To ensure financial statements are relevant to users, and provide consistency of measurement of economically similar contracts, an economic basis of valuation for participating contracts is required. Such an approach should be on a portfolio basis and take into account all expected payments to policyholders including those that have not yet been allocated to individual policyholders. This is consistent with our view that it is inappropriate to split the contract into its underlying rights and obligations for the purpose of recognition.

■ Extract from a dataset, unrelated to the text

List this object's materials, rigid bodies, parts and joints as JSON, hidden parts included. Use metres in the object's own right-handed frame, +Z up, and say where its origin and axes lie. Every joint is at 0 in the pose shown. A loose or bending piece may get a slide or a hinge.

We believe that a constructive obligation to declare bonuses is established upon inception of a participating contract and this constructive obligation should be recognised when measuring an insurance liability. This is consistent with any economic measurement basis including the exit value model being applied by the IASB where such expected cash outflows would be taken into account by a transferee. The recognition of an obligation to pay bonuses under participating contracts based on legal enforceability is extremely difficult to apply and demonstrate on a consistent basis and is inconsistent with the economic reality of the contract. Given that a variety of fund and contract structures are used around the globe such a definition is likely to lead to some companies treating such participating features as equity and others as liabilities. We do not believe that this will lead to relevant and reliable accounting.

The Discussion paper asks whether the guidance in IAS 37 is sufficient to establish whether a constructive obligation exists. Whilst we believe that the guidance quoted in the Discussion paper from the IAS 37 exposure draft will prove sufficient, we are concerned about the on-going debate in this area regarding the definition of the constructive obligation. We would oppose any narrowing of this definition. The IFRS definition of a constructive obligation must allow for such obligations to be included in the value of an insurance liability. This should be made clear in IAS 37 and the revised insurance contracts standard.